EnergieparkWahlheim_GVOMEDIA_wind_pv_Abo_Energy
Publikation
Wind

# Themen Genehmigung, Landschaftsbild, Natur- und Artenschutz

Datum der Entscheidung 24.09.2021

Stand der Bearbeitung Mai 2022

Entscheidungsbesprechung

Aktenzeichen 12 ME 45/21

Rechts-/Themengebiet Genehmigungsverfahren, Natur- und Artenschutz

  1. ….
  2. § 63 BImSchG n. F. findet auch auf zum Zeitpunkt seines Inkrafttretens bereits erhobene Widersprüche Anwendung, wenn ihnen zu diesem Zeitpunkt – und sei es auch nur als Folge einer vor der Rechtsänderung bekanntgegebenen behördlichen Anordnung der sofortigen Vollziehung – keine aufschiebende Wirkung mehr zukommt.
  3. Vermag der Beschwerdeführer einer Darlegungsbeschwerde eine entscheidungstragende Argumentation des Verwaltungsgerichts zu entkräften, ist zwar grundsätzlich von Amts wegen zu prüfen, ob sich die erstinstanzliche Entscheidung aus anderen als den ihr beigegebenen Gründen als richtig erweist.
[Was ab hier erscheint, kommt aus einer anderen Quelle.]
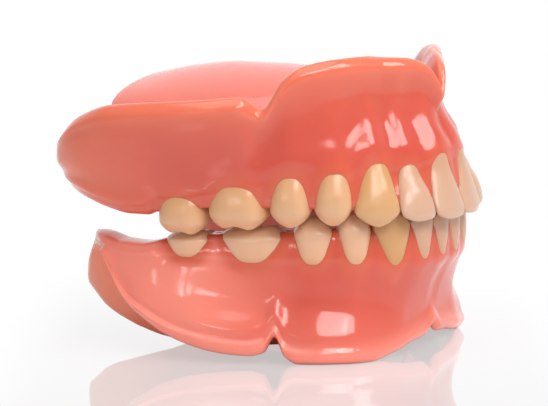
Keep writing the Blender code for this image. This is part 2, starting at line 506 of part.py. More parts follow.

Diese Prüfung führt aber in gerichtlichen Verfahren über Darlegungsbeschwerden, die dem Umwelt- Rechtsbehelfsgesetz unterfallen, nicht stets zu einer umfassenden obergerichtlichen Kontrolle des angefochtenen Verwaltungsaktes.
  4. Die gerichtliche Prüfung der Selbstbindung an den nds. Artenschutzleitfaden kann im Grundsatz erst (nachrangig) dort einsetzen, wo allgemein anerkannte fachliche Erkenntnisse in solchem Maße fehlen, dass sich die Verwaltungsgerichtsbarkeit auf eine Plausibilitätskontrolle beschränken darf, und diese Kontrolle dazu geführt hat, dass der artenschutzfachliche Standpunkt der Behörde gerichtlich als plausibel zu akzeptieren ist.
  5. Es ist nicht richtig, unabhängig von ihrem Urheber oder Einsender alle der Behörde vorliegenden Unterlagen, insbesondere auch Sachverständigengutachten, die nicht zu den Antragsunterlagen zählen, für nach § 10 Abs. 1 Satz 2 der 9. BImSchV auslegungspflichtig zu halten, sofern sie einen Beitrag zur Beurteilung der im immissionsschutzrechtlichen Genehmigungsverfahren entscheidungserheblichen Sachverhalte leisten.
  6. Es gibt keine feste Beweisregel, nach der die Frage, ob dem Vorhaben der Errichtung und des Betriebs einer über 200 m hohen Windenergieanlage der öffentliche Belang einer Verunstaltung des Orts- und Landschaftsbildes (§ 35 Abs. 3 Satz 1 Nr. 5 BauGB) entgegensteht, nur auf der Grundlage einer „bestmöglichen Visualisierung“ beurteilt werden könnte.
  7. Die Grenzen der richterlichen Kontrolle naturschutzfachlicher Risikoabschätzungen der Genehmigungsbehörde entfalten bereits im gerichtlichen Eilverfahren eine Filterfunktion, die zu einer weitgehenden rechtlichen Unerheblichkeit gerade solcher naturschutzfachlichen Kontroversen führt, die noch nicht abschließend ausgetragen sind. (amtliche Leitsätze)
  8. Eine Abweichung vom Regelfall des § 35 Abs. 3 Satz 3 BauGB scheidet nicht von vornherein aus, wenn die Rotoren einer WEA Grenzen eines Vorranggebietes geringfügig überschreiten, und diese überschrittene Grenze des Vorranggebietes von keinem harten Tabu getragen wird.